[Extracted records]
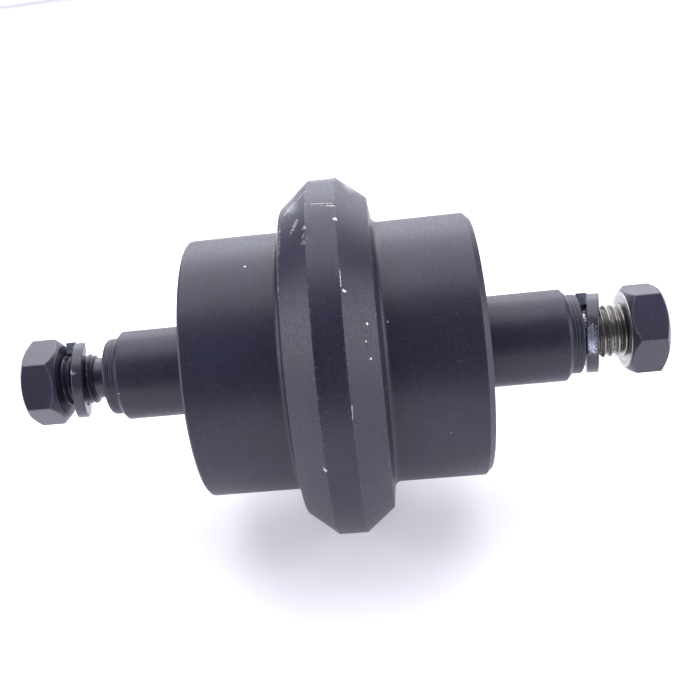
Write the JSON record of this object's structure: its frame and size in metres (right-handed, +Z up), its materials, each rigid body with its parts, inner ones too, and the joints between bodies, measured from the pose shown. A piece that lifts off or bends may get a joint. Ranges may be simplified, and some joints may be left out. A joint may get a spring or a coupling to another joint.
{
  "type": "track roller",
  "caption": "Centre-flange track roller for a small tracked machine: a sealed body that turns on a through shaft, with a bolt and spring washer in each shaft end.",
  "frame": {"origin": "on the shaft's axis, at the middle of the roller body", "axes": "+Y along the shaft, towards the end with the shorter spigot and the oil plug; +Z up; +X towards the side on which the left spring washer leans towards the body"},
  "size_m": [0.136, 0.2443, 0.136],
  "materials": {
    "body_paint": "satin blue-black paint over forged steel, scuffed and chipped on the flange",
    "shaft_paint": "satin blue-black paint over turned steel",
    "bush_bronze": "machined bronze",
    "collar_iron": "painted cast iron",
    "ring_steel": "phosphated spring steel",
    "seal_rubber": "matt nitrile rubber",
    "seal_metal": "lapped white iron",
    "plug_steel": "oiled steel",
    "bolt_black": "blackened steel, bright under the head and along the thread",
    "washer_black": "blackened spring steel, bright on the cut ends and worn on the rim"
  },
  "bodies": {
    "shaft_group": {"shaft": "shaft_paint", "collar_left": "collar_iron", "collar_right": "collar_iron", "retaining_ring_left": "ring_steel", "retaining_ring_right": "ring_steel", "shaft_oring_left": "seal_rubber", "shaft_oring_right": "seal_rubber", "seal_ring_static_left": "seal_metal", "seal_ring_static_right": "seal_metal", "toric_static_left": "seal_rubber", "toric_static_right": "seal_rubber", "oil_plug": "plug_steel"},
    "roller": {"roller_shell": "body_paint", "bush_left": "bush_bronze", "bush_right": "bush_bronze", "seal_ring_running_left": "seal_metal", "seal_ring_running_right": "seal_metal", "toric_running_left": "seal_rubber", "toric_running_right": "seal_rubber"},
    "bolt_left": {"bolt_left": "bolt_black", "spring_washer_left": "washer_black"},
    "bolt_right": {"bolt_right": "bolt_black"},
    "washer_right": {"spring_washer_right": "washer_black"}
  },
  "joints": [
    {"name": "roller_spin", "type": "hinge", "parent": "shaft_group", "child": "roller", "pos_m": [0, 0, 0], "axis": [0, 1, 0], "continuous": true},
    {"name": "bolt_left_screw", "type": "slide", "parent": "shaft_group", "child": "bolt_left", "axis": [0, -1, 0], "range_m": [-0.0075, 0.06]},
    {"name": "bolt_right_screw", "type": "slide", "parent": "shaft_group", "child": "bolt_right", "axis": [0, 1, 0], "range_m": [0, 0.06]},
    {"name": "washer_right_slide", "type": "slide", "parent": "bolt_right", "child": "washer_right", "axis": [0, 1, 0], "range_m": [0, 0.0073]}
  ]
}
* * *
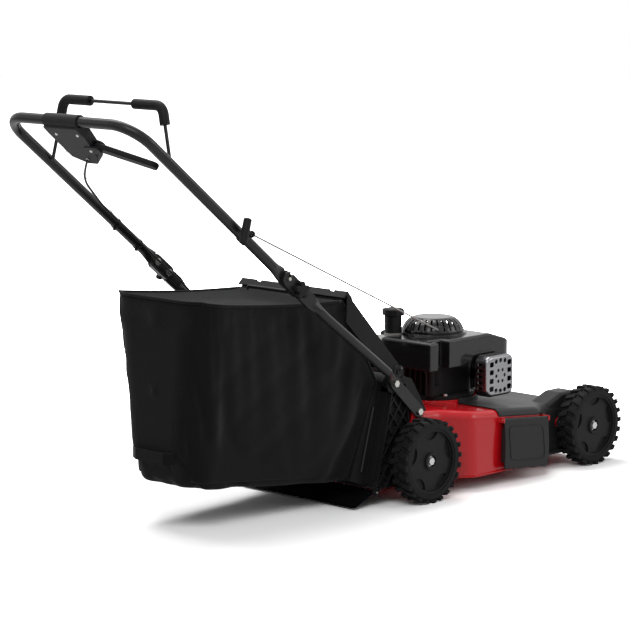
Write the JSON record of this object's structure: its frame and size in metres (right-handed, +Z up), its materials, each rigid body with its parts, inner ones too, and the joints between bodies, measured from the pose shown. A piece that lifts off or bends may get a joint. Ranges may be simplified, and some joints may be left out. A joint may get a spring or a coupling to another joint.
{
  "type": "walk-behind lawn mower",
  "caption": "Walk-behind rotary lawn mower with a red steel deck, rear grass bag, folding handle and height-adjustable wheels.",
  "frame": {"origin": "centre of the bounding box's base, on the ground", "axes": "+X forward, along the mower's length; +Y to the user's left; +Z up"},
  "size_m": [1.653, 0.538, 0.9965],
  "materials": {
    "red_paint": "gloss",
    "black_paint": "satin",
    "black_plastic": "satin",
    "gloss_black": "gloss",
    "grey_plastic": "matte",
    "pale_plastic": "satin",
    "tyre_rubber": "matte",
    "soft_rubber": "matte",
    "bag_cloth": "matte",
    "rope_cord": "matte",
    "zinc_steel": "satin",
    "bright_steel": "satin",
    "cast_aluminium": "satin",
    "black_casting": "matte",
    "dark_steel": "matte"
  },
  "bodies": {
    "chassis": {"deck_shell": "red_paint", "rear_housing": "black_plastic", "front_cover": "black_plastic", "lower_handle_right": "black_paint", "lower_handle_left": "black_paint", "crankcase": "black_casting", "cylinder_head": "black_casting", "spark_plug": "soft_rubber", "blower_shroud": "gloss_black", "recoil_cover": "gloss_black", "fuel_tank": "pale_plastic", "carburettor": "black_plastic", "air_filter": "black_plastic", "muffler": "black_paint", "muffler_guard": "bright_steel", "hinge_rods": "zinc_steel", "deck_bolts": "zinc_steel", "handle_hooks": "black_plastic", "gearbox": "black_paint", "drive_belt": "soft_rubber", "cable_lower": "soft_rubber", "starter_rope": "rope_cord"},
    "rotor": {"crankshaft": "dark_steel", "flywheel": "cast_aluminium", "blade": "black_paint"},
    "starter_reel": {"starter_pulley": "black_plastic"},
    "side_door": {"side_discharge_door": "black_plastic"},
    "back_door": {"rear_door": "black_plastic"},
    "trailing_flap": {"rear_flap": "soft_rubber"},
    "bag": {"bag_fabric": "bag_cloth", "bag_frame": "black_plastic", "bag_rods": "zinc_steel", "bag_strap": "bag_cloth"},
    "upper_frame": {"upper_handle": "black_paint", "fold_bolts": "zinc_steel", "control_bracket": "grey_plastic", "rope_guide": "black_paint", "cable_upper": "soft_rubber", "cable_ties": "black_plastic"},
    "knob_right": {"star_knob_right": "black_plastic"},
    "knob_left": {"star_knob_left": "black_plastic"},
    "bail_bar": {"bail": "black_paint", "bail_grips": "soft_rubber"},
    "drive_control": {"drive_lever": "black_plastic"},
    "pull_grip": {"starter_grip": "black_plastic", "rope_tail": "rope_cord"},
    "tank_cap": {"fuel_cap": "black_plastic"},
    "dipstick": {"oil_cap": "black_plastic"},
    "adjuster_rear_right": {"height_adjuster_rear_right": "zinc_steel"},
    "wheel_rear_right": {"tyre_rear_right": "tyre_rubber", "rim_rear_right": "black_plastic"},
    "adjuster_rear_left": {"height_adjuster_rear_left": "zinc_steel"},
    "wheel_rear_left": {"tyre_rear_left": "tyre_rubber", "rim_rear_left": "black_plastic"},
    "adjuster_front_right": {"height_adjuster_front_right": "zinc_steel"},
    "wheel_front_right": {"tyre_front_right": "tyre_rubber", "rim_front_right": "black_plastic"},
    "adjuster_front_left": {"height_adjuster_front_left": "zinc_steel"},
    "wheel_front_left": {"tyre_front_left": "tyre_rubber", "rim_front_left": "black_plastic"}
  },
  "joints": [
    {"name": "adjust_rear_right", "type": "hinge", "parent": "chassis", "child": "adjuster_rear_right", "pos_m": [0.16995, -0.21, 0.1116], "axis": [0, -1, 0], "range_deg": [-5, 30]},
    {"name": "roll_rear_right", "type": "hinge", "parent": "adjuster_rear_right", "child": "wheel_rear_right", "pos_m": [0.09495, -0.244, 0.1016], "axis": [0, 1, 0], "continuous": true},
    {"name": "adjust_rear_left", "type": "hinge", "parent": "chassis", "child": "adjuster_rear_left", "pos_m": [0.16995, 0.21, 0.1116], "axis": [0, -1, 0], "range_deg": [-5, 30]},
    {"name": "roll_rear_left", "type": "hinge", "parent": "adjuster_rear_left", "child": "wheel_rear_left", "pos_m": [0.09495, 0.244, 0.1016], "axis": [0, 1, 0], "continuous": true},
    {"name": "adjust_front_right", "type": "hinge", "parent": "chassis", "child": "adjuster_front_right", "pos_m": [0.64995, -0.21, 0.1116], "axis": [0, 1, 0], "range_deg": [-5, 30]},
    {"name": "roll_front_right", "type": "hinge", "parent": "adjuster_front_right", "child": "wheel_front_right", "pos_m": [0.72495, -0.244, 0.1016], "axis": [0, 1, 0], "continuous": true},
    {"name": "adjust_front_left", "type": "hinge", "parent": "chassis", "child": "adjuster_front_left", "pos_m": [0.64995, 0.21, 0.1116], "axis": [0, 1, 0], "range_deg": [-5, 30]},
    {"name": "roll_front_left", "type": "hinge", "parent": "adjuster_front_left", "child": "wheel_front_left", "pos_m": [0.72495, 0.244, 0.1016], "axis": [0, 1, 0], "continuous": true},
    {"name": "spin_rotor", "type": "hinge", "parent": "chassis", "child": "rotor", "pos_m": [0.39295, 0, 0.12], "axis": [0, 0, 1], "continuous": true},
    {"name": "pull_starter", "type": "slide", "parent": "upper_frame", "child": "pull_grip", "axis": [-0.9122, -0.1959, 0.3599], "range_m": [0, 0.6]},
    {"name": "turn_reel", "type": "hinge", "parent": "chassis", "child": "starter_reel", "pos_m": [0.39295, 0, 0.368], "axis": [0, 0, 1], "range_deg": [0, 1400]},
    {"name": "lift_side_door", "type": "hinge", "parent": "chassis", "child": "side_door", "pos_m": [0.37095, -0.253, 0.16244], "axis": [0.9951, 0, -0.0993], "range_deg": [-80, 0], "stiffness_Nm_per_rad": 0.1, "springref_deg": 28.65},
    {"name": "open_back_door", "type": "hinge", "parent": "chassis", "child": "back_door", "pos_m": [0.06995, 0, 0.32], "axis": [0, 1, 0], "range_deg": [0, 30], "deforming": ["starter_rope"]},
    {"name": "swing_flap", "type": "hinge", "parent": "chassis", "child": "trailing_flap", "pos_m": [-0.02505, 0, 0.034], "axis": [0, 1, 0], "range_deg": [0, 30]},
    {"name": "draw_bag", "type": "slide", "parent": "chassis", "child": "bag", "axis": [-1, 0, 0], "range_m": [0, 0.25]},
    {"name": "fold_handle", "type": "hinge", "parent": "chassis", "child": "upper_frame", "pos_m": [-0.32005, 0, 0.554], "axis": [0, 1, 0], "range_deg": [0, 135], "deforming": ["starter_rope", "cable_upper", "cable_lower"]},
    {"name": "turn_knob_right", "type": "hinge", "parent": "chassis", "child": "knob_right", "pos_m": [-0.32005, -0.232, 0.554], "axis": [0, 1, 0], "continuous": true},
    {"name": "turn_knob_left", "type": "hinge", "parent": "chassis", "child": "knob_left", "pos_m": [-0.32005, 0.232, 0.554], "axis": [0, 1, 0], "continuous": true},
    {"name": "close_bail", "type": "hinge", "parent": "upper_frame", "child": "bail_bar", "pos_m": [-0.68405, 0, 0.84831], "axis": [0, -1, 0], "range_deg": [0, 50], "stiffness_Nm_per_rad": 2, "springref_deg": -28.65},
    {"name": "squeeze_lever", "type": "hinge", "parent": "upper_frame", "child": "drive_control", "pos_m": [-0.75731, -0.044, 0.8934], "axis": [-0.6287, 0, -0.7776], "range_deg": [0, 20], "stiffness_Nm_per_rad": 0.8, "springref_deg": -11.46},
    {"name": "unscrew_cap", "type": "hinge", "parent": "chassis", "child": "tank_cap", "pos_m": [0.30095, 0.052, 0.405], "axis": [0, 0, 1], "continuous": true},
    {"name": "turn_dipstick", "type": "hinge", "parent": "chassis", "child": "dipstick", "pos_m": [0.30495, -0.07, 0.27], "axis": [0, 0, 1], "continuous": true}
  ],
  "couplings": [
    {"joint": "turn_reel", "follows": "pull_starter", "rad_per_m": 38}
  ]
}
--
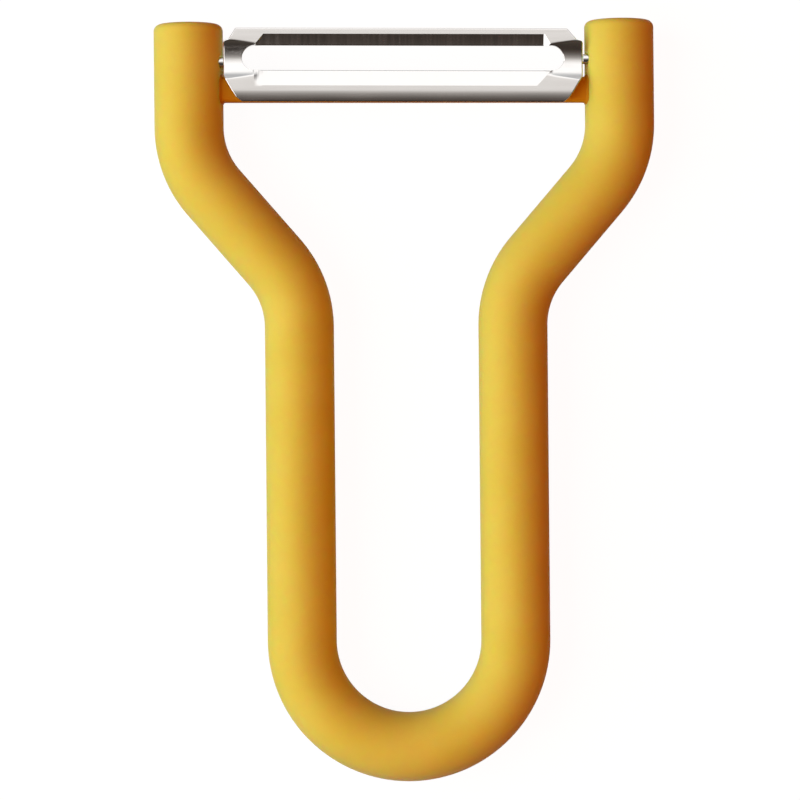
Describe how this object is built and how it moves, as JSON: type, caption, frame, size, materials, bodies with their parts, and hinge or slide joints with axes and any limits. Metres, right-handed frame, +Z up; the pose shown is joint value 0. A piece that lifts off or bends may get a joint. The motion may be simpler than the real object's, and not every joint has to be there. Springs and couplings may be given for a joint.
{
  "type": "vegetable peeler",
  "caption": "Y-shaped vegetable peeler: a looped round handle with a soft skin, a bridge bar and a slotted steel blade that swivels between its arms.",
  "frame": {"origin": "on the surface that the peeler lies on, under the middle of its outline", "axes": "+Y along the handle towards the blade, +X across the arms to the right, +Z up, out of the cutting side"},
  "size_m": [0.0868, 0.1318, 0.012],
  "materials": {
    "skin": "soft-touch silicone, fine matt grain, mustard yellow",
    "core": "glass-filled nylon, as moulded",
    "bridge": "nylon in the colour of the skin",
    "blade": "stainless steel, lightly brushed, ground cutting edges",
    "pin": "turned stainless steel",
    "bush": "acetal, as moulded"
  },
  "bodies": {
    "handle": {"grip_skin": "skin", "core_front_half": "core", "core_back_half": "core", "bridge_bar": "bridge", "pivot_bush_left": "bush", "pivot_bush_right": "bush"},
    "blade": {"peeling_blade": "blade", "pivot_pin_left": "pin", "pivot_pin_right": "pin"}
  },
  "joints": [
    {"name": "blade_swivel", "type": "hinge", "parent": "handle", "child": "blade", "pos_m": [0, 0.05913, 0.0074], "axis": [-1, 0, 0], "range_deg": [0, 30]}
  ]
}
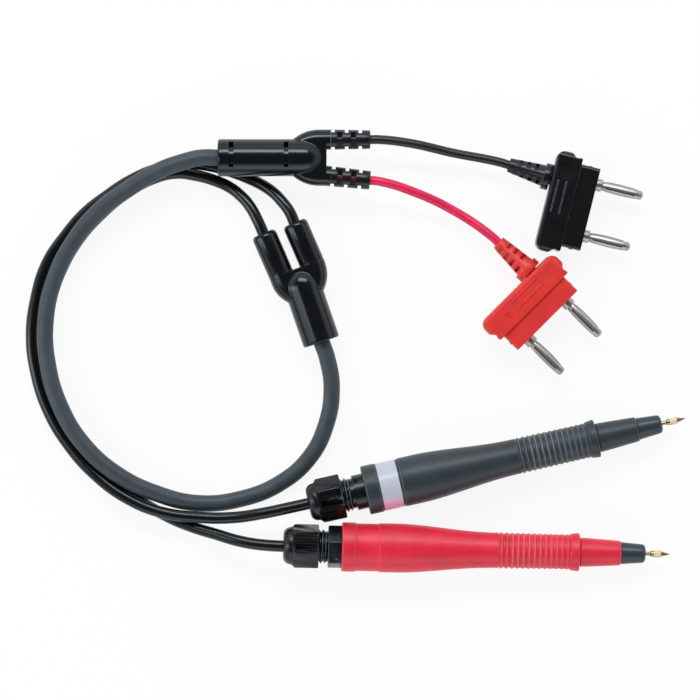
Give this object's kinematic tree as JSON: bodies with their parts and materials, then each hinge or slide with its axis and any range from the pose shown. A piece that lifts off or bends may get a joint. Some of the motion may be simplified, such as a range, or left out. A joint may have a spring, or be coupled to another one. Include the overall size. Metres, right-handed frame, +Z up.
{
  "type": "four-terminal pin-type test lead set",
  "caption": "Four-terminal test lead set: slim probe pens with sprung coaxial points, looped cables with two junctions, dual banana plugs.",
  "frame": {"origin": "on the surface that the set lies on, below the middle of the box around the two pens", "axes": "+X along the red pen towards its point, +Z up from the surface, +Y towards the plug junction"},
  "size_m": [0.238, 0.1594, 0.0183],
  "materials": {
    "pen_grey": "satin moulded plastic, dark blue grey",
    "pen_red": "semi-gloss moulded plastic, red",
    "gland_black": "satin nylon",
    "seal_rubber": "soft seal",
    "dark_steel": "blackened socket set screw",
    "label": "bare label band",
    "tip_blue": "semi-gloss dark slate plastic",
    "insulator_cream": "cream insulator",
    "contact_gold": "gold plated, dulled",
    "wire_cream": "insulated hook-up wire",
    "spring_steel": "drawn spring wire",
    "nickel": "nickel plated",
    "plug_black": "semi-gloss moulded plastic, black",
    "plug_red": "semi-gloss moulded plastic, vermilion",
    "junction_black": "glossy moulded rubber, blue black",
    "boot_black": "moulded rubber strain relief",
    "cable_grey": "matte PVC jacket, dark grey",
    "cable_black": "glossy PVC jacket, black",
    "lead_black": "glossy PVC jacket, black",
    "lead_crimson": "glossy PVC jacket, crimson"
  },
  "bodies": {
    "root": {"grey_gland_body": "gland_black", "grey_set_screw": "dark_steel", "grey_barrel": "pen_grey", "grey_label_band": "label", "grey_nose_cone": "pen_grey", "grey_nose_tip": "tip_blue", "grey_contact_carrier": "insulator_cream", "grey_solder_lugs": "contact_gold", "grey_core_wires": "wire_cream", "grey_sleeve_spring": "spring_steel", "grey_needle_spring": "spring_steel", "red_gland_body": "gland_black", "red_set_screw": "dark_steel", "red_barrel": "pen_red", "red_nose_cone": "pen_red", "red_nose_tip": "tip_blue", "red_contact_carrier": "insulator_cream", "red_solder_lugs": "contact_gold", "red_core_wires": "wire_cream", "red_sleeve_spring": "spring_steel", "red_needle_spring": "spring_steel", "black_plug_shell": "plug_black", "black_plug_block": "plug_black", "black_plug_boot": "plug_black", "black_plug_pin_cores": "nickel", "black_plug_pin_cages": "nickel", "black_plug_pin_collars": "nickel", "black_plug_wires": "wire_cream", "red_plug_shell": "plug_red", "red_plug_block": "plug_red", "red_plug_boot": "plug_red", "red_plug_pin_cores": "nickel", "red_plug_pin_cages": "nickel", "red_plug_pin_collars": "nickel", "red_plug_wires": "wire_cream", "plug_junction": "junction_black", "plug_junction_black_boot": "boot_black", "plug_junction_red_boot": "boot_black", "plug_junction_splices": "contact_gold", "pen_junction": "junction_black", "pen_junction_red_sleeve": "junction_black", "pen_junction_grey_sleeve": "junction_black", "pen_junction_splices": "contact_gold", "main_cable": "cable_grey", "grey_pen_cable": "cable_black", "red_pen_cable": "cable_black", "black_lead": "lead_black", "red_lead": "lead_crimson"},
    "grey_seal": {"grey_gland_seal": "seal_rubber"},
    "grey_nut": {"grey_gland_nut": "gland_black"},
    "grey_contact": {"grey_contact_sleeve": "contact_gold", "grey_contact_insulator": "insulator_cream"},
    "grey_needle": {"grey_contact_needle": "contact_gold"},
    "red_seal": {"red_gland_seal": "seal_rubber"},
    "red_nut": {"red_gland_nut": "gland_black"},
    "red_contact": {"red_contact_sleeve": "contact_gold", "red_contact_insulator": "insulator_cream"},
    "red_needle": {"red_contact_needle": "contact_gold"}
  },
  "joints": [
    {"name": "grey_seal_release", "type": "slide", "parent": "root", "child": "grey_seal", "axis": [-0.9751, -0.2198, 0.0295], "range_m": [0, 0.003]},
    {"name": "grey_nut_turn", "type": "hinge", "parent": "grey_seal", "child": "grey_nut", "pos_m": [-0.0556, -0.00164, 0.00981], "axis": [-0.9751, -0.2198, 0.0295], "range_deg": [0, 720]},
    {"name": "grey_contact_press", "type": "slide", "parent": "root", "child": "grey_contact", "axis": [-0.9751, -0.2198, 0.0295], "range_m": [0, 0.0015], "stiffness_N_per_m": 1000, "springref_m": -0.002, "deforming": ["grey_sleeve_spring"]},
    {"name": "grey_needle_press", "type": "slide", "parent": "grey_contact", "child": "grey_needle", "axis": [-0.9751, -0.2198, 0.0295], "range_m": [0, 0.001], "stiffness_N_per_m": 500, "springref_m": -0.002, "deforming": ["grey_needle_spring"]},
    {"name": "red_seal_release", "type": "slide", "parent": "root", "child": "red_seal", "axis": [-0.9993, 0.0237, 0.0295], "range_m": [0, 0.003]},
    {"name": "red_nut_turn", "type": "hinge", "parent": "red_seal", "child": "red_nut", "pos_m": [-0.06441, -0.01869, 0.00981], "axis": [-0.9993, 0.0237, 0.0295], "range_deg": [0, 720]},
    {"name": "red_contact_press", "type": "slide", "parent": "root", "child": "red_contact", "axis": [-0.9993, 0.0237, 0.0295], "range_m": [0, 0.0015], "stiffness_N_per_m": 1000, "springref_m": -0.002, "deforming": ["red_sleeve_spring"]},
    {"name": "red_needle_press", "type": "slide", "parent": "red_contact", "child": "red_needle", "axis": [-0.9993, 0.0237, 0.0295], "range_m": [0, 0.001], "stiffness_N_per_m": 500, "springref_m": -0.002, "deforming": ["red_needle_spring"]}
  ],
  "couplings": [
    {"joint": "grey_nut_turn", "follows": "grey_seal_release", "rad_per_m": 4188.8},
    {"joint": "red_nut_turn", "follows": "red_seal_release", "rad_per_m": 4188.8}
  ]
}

• [Required task] Scan the records for the string "their". Copy each line in which it appears.

• [Worked answer]
Describe how this object is built and how it moves, as JSON: type, caption, frame, size, materials, bodies with their parts, and hinge or slide joints with axes and any limits. Metres, right-handed frame, +Z up; the pose shown is joint value 0. A piece that lifts off or bends may get a joint. The motion may be simpler than the real object's, and not every joint has to be there. Springs and couplings may be given for a joint.
Give this object's kinematic tree as JSON: bodies with their parts and materials, then each hinge or slide with its axis and any range from the pose shown. A piece that lifts off or bends may get a joint. Some of the motion may be simplified, such as a range, or left out. A joint may have a spring, or be coupled to another one. Include the overall size. Metres, right-handed frame, +Z up.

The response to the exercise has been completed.